On Kubernetes, these components are typically deployed using:

  • StatefulSets for Bookies and ZooKeeper
  • Deployments for Brokers and Proxies
  • ConfigMaps and Secrets for configuration management

Getting Started with Helm Charts

The Apache Pulsar community provides official Helm charts for production-ready deployments.

  1. Add the Pulsar Helm repo:
helm repo add apache https://pulsar.apache.org/charts
helm repo update
  1. Install with default values (for testing):
helm install pulsar apache/pulsar --set initialize=true
  1. Customize with a values file for production:
bookkeeper:
replicaCount: 3
broker:
replicaCount: 3
zookeeper:
replicaCount: 3
pulsar:
enableTls: true
tls:
enabled: true
usePulsarCN: true

Deploy:

helm install pulsar -f values.yaml apache/pulsar

Autoscaling and Resource Management

Pulsar on Kubernetes supports horizontal scaling of stateless services like:

  • Brokers
  • Proxies
  • Functions Workers

Enable Horizontal Pod Autoscaler (HPA) for Brokers:

kubectl autoscale deployment pulsar-broker \
--cpu-percent=70 --min=3 --max=10

Use resource limits in Helm config for fine-grained resource allocation.
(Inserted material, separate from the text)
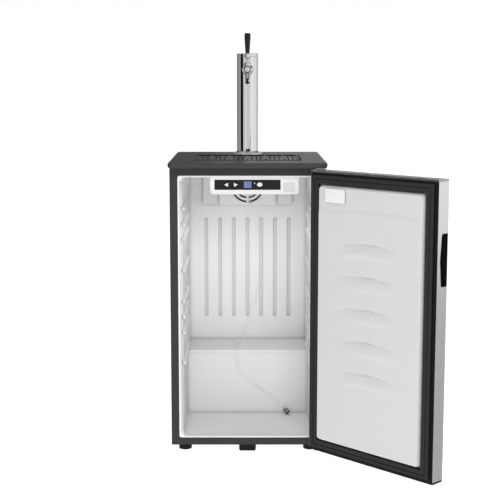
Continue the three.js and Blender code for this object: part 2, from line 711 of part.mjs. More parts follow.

Stateful Services: BookKeeper and ZooKeeper

Use StatefulSets for Bookies and ZooKeeper to preserve identity and storage volumes.

Best practices:

  • Use PersistentVolumeClaims (PVCs) with SSD-backed storage
  • Anti-affinity rules to spread across zones
  • Enable PodDisruptionBudgets (PDBs) for graceful rolling updates

Pulsar Functions and Kubernetes

You can run Pulsar Functions (serverless event processing) inside Kubernetes using:

  • K8s Runtime (built-in integration)
  • Functions Worker component

Enable the function worker in Helm:

function:
enabled: true
runtime: kubernetes

Deploy custom Pulsar Functions that run directly in Kubernetes pods, allowing tighter integration with your CI/CD workflows and observability stack.

Monitoring and Logging

Integrate with Prometheus and Grafana:

  • Pulsar exposes JMX and Prometheus-compatible metrics
  • Use community-provided Grafana dashboards
  • Monitor:
    • Broker throughput
    • Topic-level lag
    • Bookie disk usage
    • Function execution times

Enable metrics collection via Helm:

monitoring:
prometheus:
enabled: true
grafana:
enabled: true

Best Practices

  • Use separate namespaces for isolation
  • Set network policies for secure intra-service communication
  • Backup and monitor ZooKeeper state
  • Use TLS and token authentication for secure access
  • Implement readiness/liveness probes for all Pulsar components
  • Use tiered storage for cost-efficient data retention (e.g., offload to S3)

Real-World Use Cases

  • IoT Telemetry: Stream sensor data from devices to cloud in real time
  • Microservices Coordination: Event bus for service-to-service async communication
  • Edge Analytics: Process data close to source with Pulsar Functions
  • Streaming ETL: Ingest → transform → sink with Pulsar IO connectors

Conclusion

Deploying Apache Pulsar on Kubernetes empowers teams to build scalable, resilient, and cloud-native streaming applications. With Helm charts, autoscaling, and native integration into the Kubernetes ecosystem, Pulsar becomes a flexible and powerful platform for event-driven data architectures.

Whether you’re modernizing your messaging stack or building greenfield streaming apps, Pulsar on Kubernetes provides the agility and performance needed to scale with confidence.